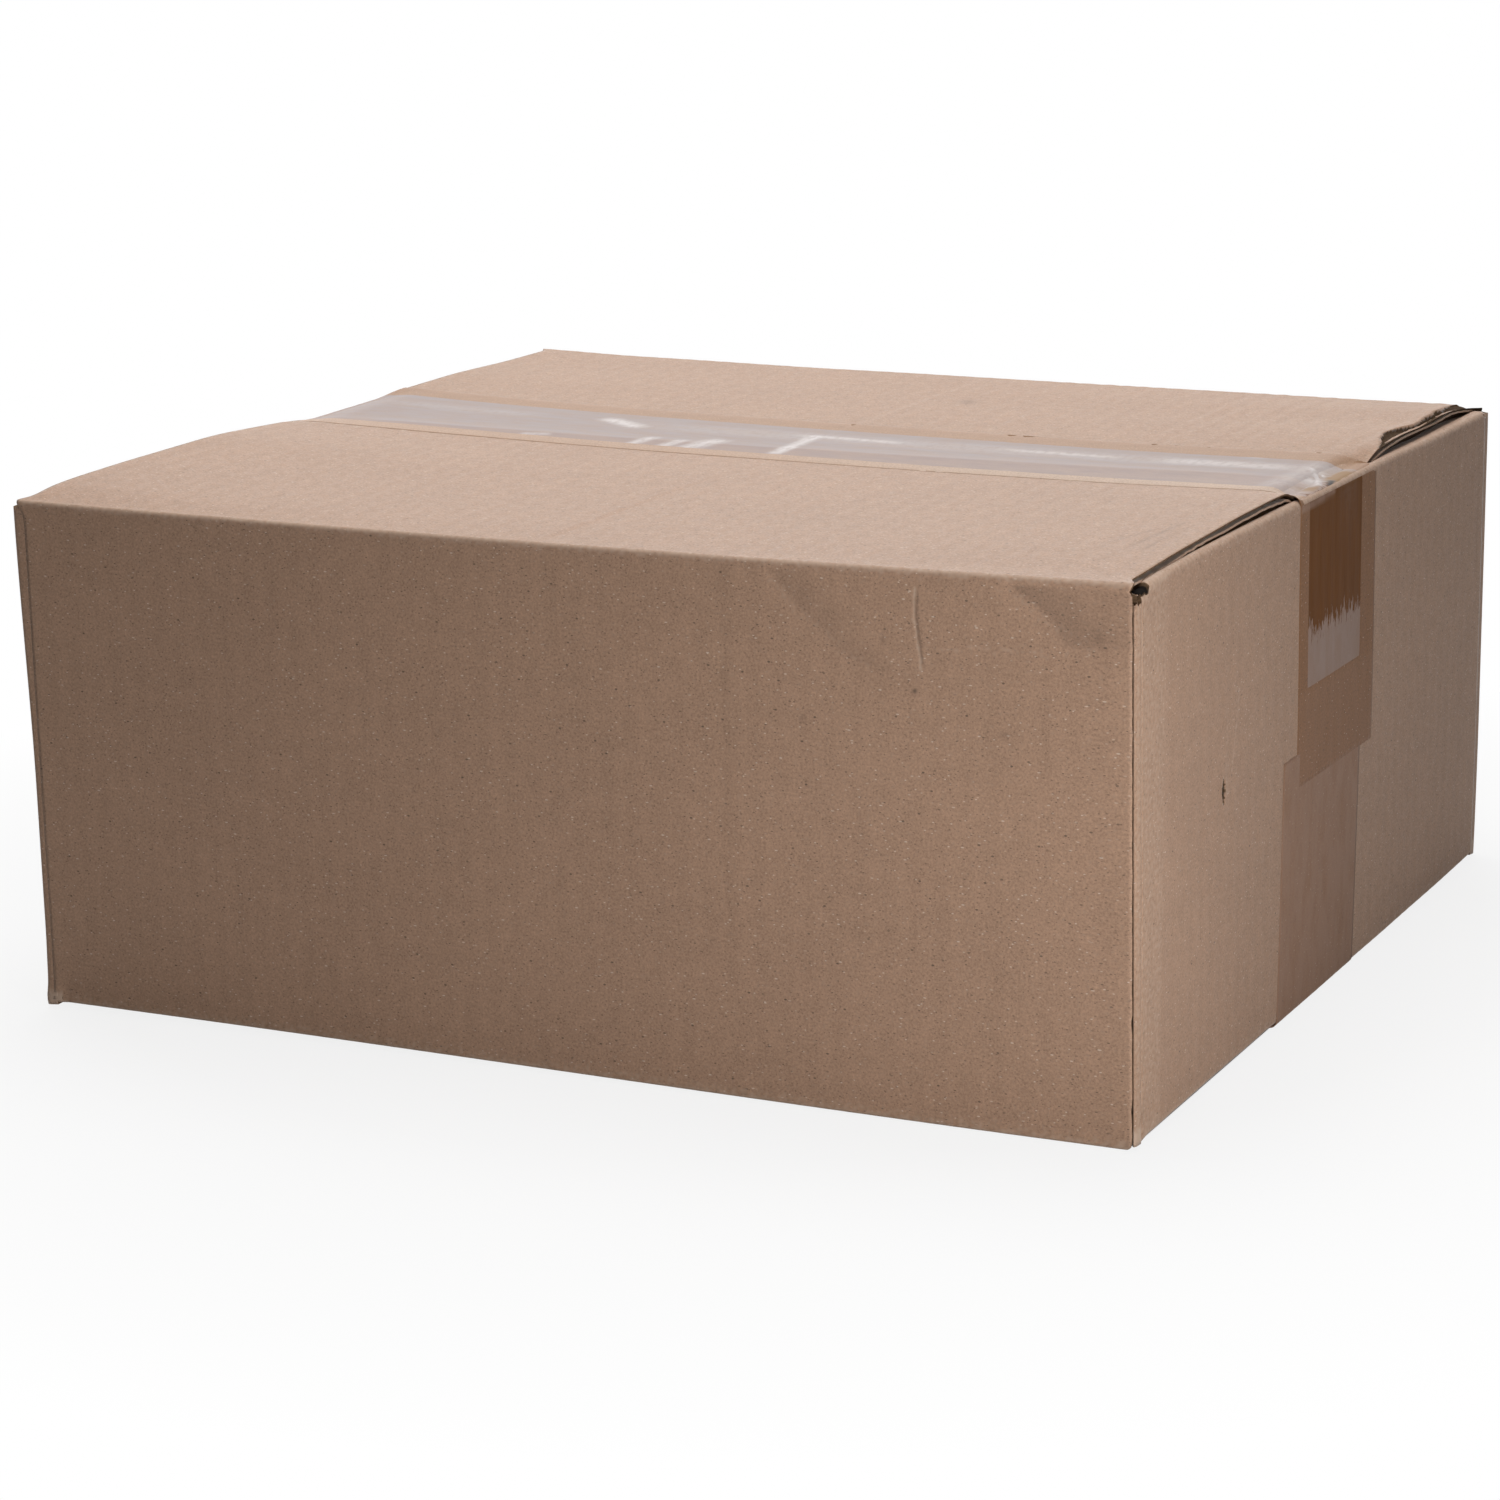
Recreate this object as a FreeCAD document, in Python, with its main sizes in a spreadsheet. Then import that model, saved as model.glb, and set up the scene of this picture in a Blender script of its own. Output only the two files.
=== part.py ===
"""Closed shipping box of corrugated board: one folded blank and three strips of clear tape.

Millimetres. +Z is up, +X runs to the right along the front panel, +Y goes to the back.
The origin is the middle of the resting face, on the floor.
"""
import FreeCAD, Part
import os
import Sketcher

# Driving sizes. Each is one cell of the sheet called Sizes.
SIZES = {
    "box_length": 350.0,          # outside, along the front panel
    "box_width": 324.0,           # outside, from front to back
    "box_height": 155.5,          # floor to the outer face of the top flaps
    "board": 4.0,                 # single-wall board
    "fold_radius": 3.0,           # outside radius of a crease
    "flap_inset": 2.5,            # end of a long flap, in from the end panel's face
    "flap_clearance": 0.4,        # between a long flap and the short flap under it
    "short_flap_side_gap": 1.0,   # side of a short flap to the wall beside it
    "seam_gap": 1.5,              # between the two long flaps
    "short_flap_gap": 26.0,       # between the two short flaps
    "tab_length": 38.0,           # glue tab of the joint, inside the front panel
    "tab_taper": 10.0,            # how far the tab narrows at each end
    "joint_gap": 0.5,             # open line between the front panel and the folded tab
    "joint_depth": 3.5,           # depth of that line from the end panel's face
    "joint_setback": 0.5,         # cut edge of the front panel, in from the end panel's face
    "liner": 0.6,                 # facing sheet of the board
    "open_flute_depth": 3.0,      # open flute along the cut sides of the long flaps
    "puncture_from_front": 68.0,  # small hole poked through the right end panel
    "puncture_level": 84.0,
    "puncture_tall": 7.0,
    "puncture_wide": 1.6,
    "puncture_depth": 2.6,
    "tear_front": 60.0,           # torn facing at the right end of the back top flap
    "tear_back": 100.0,
    "tear_deepest": 81.0,
    "tear_reach": 4.0,
    "film": 0.1,                  # tape
    "wide_tape": 72.0,
    "narrow_tape": 50.0,
    "top_tape_right": 7.5,        # middle line of the top tapes where it leaves the top
    "top_tape_left": 24.0,
    "bottom_tape_right": -9.0,
    "bottom_tape_left": -26.0,
    "wide_tape_end": 69.0,        # height at which a tape stops on the end panels
    "narrow_tape_end": 97.0,
    "bottom_tape_end": 79.0,
}


class Size:
    """A size as a number and as the sheet expression that gives the same number."""

    def __init__(self, value, text):
        self.value = value
        self.text = text

    def combined(self, other, sign, result):
        text = other.text if isinstance(other, Size) else repr(other)
        return Size(result, f"({self.text} {sign} {text})")

    def __add__(self, other):
        return self.combined(other, "+", self.value + number(other))

    def __sub__(self, other):
        return self.combined(other, "-", self.value - number(other))

    def __mul__(self, other):
        return self.combined(other, "*", self.value * number(other))

    def __truediv__(self, other):
        return self.combined(other, "/", self.value / number(other))

    def __neg__(self):
        return Size(-self.value, f"(0 - {self.text})")


def number(size):
    return size.value if isinstance(size, Size) else size


def size(name):
    return Size(SIZES[name], f"Sizes.{name}")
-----
> **WRITTEN TASK**
Only the lines from the top of the data through the line that contains "import Sketcher" should be quoted, exactly as they stand.

> **RESPONSE FOR THIS EXERCISE**
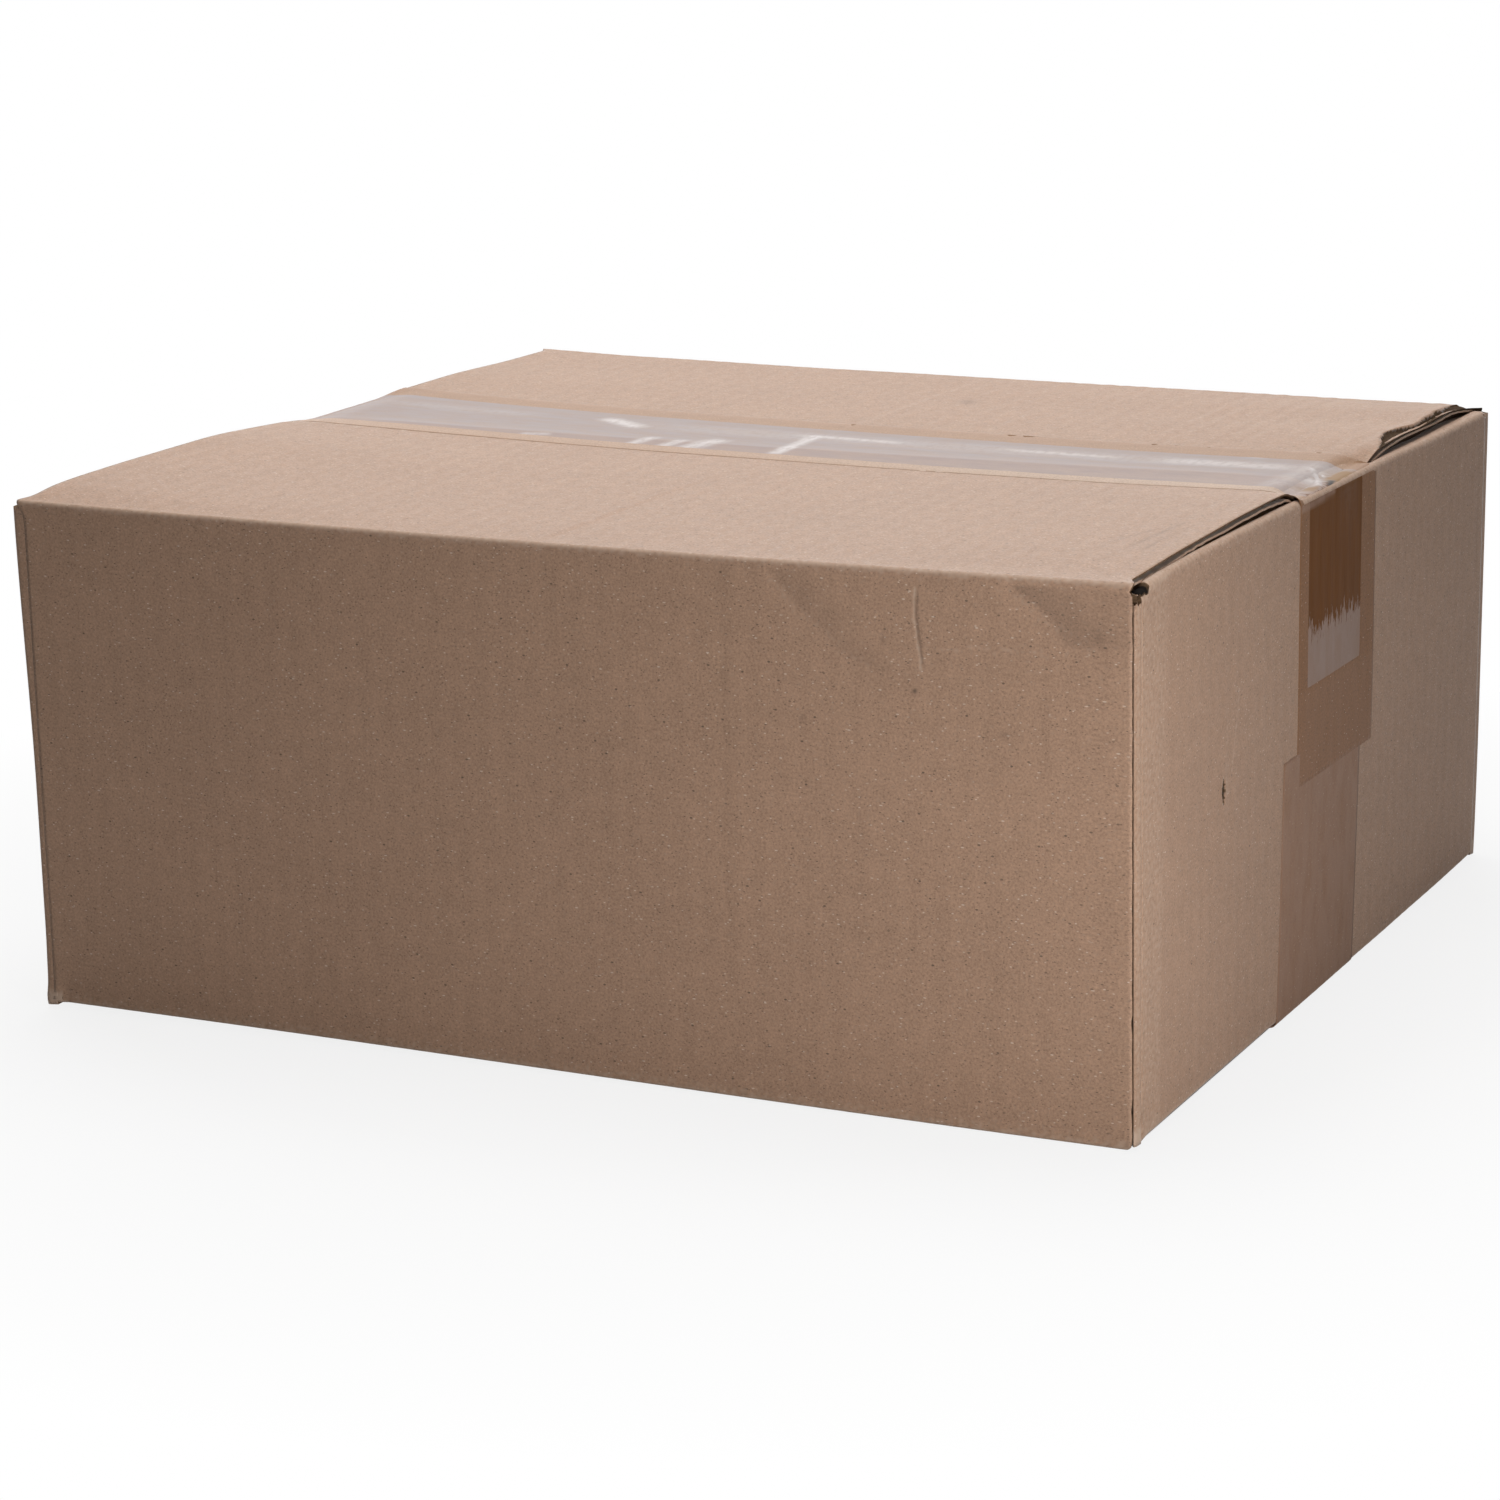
Recreate this object as a FreeCAD document, in Python, with its main sizes in a spreadsheet. Then import that model, saved as model.glb, and set up the scene of this picture in a Blender script of its own. Output only the two files.
=== part.py ===
"""Closed shipping box of corrugated board: one folded blank and three strips of clear tape.

Millimetres. +Z is up, +X runs to the right along the front panel, +Y goes to the back.
The origin is the middle of the resting face, on the floor.
"""
import FreeCAD, Part
import os
import Sketcher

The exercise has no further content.